#### [COLLECTED DATA]
▽

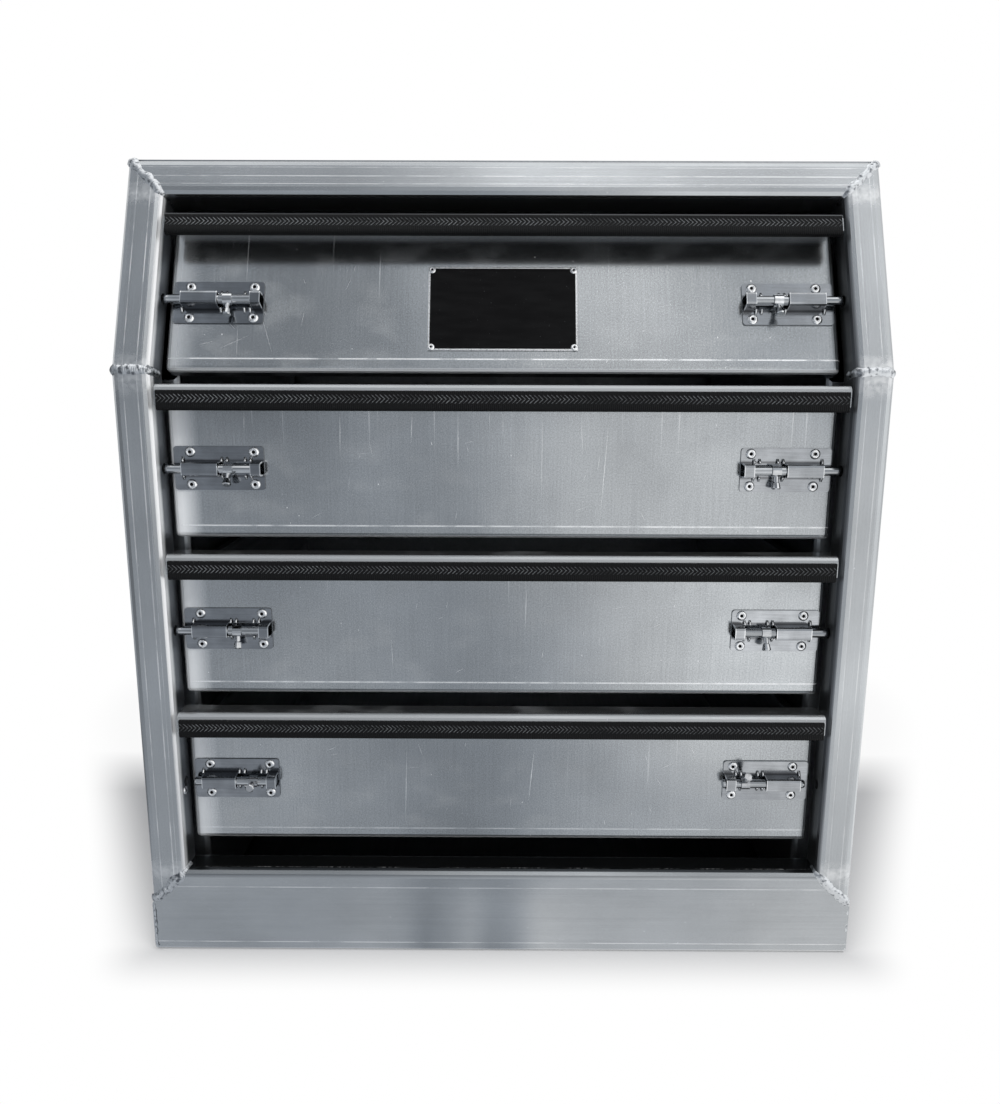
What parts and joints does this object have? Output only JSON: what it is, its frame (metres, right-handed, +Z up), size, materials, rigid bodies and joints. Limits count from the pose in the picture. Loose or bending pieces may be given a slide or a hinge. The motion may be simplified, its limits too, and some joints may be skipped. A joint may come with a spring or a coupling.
{
  "type": "ute toolbox",
  "caption": "Aluminium ute toolbox with a welded tube front that leans back at the top, full-width drawers with grip lips, and barrel bolts that lock each drawer front.",
  "frame": {"origin": "middle of the floor panel's underside, with the cabinet's width along X and its depth along Y", "axes": "+Z up, drawers open towards -Y, +X to the right of someone facing the drawers"},
  "size_m": [0.75, 0.6033, 0.827],
  "materials": {
    "frame_aluminium": "brushed extruded tube, welded",
    "skin_aluminium": "mill finish sheet",
    "drawer_aluminium": "vertically brushed sheet",
    "slide_zinc": "bright zinc plate",
    "bolt_stainless": "satin pressed sheet",
    "rod_stainless": "polished",
    "knob_stainless": "polished",
    "grip_rubber": "matt, woven texture",
    "plate_black": "satin black, blank"
  },
  "bodies": {
    "cabinet": {"front_stile_lower_left": "frame_aluminium", "front_stile_lower_right": "frame_aluminium", "front_stile_upper_left": "frame_aluminium", "front_stile_upper_right": "frame_aluminium", "front_top_rail": "frame_aluminium", "front_bottom_rail": "frame_aluminium", "side_panel_left": "skin_aluminium", "side_panel_right": "skin_aluminium", "back_panel": "skin_aluminium", "roof_panel": "skin_aluminium", "floor_panel": "skin_aluminium", "slide_carrier_left": "skin_aluminium", "slide_carrier_right": "skin_aluminium"},
    "drawer_1": {"drawer_1_front": "drawer_aluminium", "drawer_1_grip": "grip_rubber", "drawer_1_box": "drawer_aluminium", "drawer_1_bolt_left_body": "bolt_stainless", "drawer_1_bolt_right_body": "bolt_stainless", "name_plate": "plate_black"},
    "drawer_1_middle_slides": {"drawer_1_slide_left": "slide_zinc", "drawer_1_slide_right": "slide_zinc"},
    "drawer_1_bolt_left_rod": {"drawer_1_bolt_left_rod": "rod_stainless"},
    "drawer_1_bolt_left_knob": {"drawer_1_bolt_left_knob": "knob_stainless"},
    "drawer_1_bolt_right_rod": {"drawer_1_bolt_right_rod": "rod_stainless"},
    "drawer_1_bolt_right_knob": {"drawer_1_bolt_right_knob": "knob_stainless"},
    "drawer_2": {"drawer_2_front": "drawer_aluminium", "drawer_2_grip": "grip_rubber", "drawer_2_box": "drawer_aluminium", "drawer_2_bolt_left_body": "bolt_stainless", "drawer_2_bolt_right_body": "bolt_stainless"},
    "drawer_2_middle_slides": {"drawer_2_slide_left": "slide_zinc", "drawer_2_slide_right": "slide_zinc"},
    "drawer_2_bolt_left_rod": {"drawer_2_bolt_left_rod": "rod_stainless"},
    "drawer_2_bolt_left_knob": {"drawer_2_bolt_left_knob": "knob_stainless"},
    "drawer_2_bolt_right_rod": {"drawer_2_bolt_right_rod": "rod_stainless"},
    "drawer_2_bolt_right_knob": {"drawer_2_bolt_right_knob": "knob_stainless"},
    "drawer_3": {"drawer_3_front": "drawer_aluminium", "drawer_3_grip": "grip_rubber", "drawer_3_box": "drawer_aluminium", "drawer_3_bolt_left_body": "bolt_stainless", "drawer_3_bolt_right_body": "bolt_stainless"},
    "drawer_3_middle_slides": {"drawer_3_slide_left": "slide_zinc", "drawer_3_slide_right": "slide_zinc"},
    "drawer_3_bolt_left_rod": {"drawer_3_bolt_left_rod": "rod_stainless"},
    "drawer_3_bolt_left_knob": {"drawer_3_bolt_left_knob": "knob_stainless"},
    "drawer_3_bolt_right_rod": {"drawer_3_bolt_right_rod": "rod_stainless"},
    "drawer_3_bolt_right_knob": {"drawer_3_bolt_right_knob": "knob_stainless"},
    "drawer_4": {"drawer_4_front": "drawer_aluminium", "drawer_4_grip": "grip_rubber", "drawer_4_box": "drawer_aluminium", "drawer_4_bolt_left_body": "bolt_stainless", "drawer_4_bolt_right_body": "bolt_stainless"},
    "drawer_4_middle_slides": {"drawer_4_slide_left": "slide_zinc", "drawer_4_slide_right": "slide_zinc"},
    "drawer_4_bolt_left_rod": {"drawer_4_bolt_left_rod": "rod_stainless"},
    "drawer_4_bolt_left_knob": {"drawer_4_bolt_left_knob": "knob_stainless"},
    "drawer_4_bolt_right_rod": {"drawer_4_bolt_right_rod": "rod_stainless"},
    "drawer_4_bolt_right_knob": {"drawer_4_bolt_right_knob": "knob_stainless"}
  },
  "joints": [
    {"name": "drawer_1_slide", "type": "slide", "parent": "cabinet", "child": "drawer_1", "axis": [0, -1, 0], "range_m": [0, 0.45]},
    {"name": "drawer_1_middle_slides_travel", "type": "slide", "parent": "cabinet", "child": "drawer_1_middle_slides", "axis": [0, -1, 0], "range_m": [0, 0.225]},
    {"name": "drawer_1_bolt_left_draw", "type": "slide", "parent": "drawer_1", "child": "drawer_1_bolt_left_rod", "axis": [1, 0, 0], "range_m": [-0.0045, 0.0175]},
    {"name": "drawer_1_bolt_left_turn", "type": "hinge", "parent": "drawer_1_bolt_left_rod", "child": "drawer_1_bolt_left_knob", "pos_m": [-0.2725, -0.24988, 0.68891], "axis": [-1, 0, 0], "range_deg": [-10, 170]},
    {"name": "drawer_1_bolt_right_draw", "type": "slide", "parent": "drawer_1", "child": "drawer_1_bolt_right_rod", "axis": [-1, 0, 0], "range_m": [-0.0045, 0.0175]},
    {"name": "drawer_1_bolt_right_turn", "type": "hinge", "parent": "drawer_1_bolt_right_rod", "child": "drawer_1_bolt_right_knob", "pos_m": [0.2725, -0.24988, 0.68891], "axis": [-1, 0, 0], "range_deg": [-20, 160]},
    {"name": "drawer_2_slide", "type": "slide", "parent": "cabinet", "child": "drawer_2", "axis": [0, -1, 0], "range_m": [0, 0.45]},
    {"name": "drawer_2_middle_slides_travel", "type": "slide", "parent": "cabinet", "child": "drawer_2_middle_slides", "axis": [0, -1, 0], "range_m": [0, 0.225]},
    {"name": "drawer_2_bolt_left_draw", "type": "slide", "parent": "drawer_2", "child": "drawer_2_bolt_left_rod", "axis": [1, 0, 0], "range_m": [-0.0045, 0.0175]},
    {"name": "drawer_2_bolt_left_turn", "type": "hinge", "parent": "drawer_2_bolt_left_rod", "child": "drawer_2_bolt_left_knob", "pos_m": [-0.2725, -0.2788, 0.5233], "axis": [-1, 0, 0], "range_deg": [-35, 145]},
    {"name": "drawer_2_bolt_right_draw", "type": "slide", "parent": "drawer_2", "child": "drawer_2_bolt_right_rod", "axis": [-1, 0, 0], "range_m": [-0.0045, 0.0175]},
    {"name": "drawer_2_bolt_right_turn", "type": "hinge", "parent": "drawer_2_bolt_right_rod", "child": "drawer_2_bolt_right_knob", "pos_m": [0.2725, -0.2788, 0.5233], "axis": [-1, 0, 0], "range_deg": [-12, 168]},
    {"name": "drawer_3_slide", "type": "slide", "parent": "cabinet", "child": "drawer_3", "axis": [0, -1, 0], "range_m": [0, 0.45]},
    {"name": "drawer_3_middle_slides_travel", "type": "slide", "parent": "cabinet", "child": "drawer_3_middle_slides", "axis": [0, -1, 0], "range_m": [0, 0.225]},
    {"name": "drawer_3_bolt_left_draw", "type": "slide", "parent": "drawer_3", "child": "drawer_3_bolt_left_rod", "axis": [1, 0, 0], "range_m": [-0.0045, 0.0175]},
    {"name": "drawer_3_bolt_left_turn", "type": "hinge", "parent": "drawer_3_bolt_left_rod", "child": "drawer_3_bolt_left_knob", "pos_m": [-0.2725, -0.2788, 0.3559], "axis": [-1, 0, 0], "range_deg": [-12, 168]},
    {"name": "drawer_3_bolt_right_draw", "type": "slide", "parent": "drawer_3", "child": "drawer_3_bolt_right_rod", "axis": [-1, 0, 0], "range_m": [-0.0045, 0.0175]},
    {"name": "drawer_3_bolt_right_turn", "type": "hinge", "parent": "drawer_3_bolt_right_rod", "child": "drawer_3_bolt_right_knob", "pos_m": [0.2725, -0.2788, 0.3559], "axis": [-1, 0, 0], "range_deg": [-24, 156]},
    {"name": "drawer_4_slide", "type": "slide", "parent": "cabinet", "child": "drawer_4", "axis": [0, -1, 0], "range_m": [0, 0.45]},
    {"name": "drawer_4_middle_slides_travel", "type": "slide", "parent": "cabinet", "child": "drawer_4_middle_slides", "axis": [0, -1, 0], "range_m": [0, 0.225]},
    {"name": "drawer_4_bolt_left_draw", "type": "slide", "parent": "drawer_4", "child": "drawer_4_bolt_left_rod", "axis": [1, 0, 0], "range_m": [-0.0125, 0.0095]},
    {"name": "drawer_4_bolt_left_turn", "type": "hinge", "parent": "drawer_4_bolt_left_rod", "child": "drawer_4_bolt_left_knob", "pos_m": [-0.2645, -0.2788, 0.1885], "axis": [-1, 0, 0], "range_deg": [-90, 90]},
    {"name": "drawer_4_bolt_right_draw", "type": "slide", "parent": "drawer_4", "child": "drawer_4_bolt_right_rod", "axis": [-1, 0, 0], "range_m": [-0.0165, 0.0055]},
    {"name": "drawer_4_bolt_right_turn", "type": "hinge", "parent": "drawer_4_bolt_right_rod", "child": "drawer_4_bolt_right_knob", "pos_m": [0.2605, -0.2788, 0.1885], "axis": [-1, 0, 0], "range_deg": [-138, 42]}
  ],
  "couplings": [
    {"joint": "drawer_1_middle_slides_travel", "follows": "drawer_1_slide", "ratio": 0.5},
    {"joint": "drawer_2_middle_slides_travel", "follows": "drawer_2_slide", "ratio": 0.5},
    {"joint": "drawer_3_middle_slides_travel", "follows": "drawer_3_slide", "ratio": 0.5},
    {"joint": "drawer_4_middle_slides_travel", "follows": "drawer_4_slide", "ratio": 0.5}
  ]
}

△

Pull out every line containing "bodies".

#### [RESULT]
What parts and joints does this object have? Output only JSON: what it is, its frame (metres, right-handed, +Z up), size, materials, rigid bodies and joints. Limits count from the pose in the picture. Loose or bending pieces may be given a slide or a hinge. The motion may be simplified, its limits too, and some joints may be skipped. A joint may come with a spring or a coupling.
  "bodies": {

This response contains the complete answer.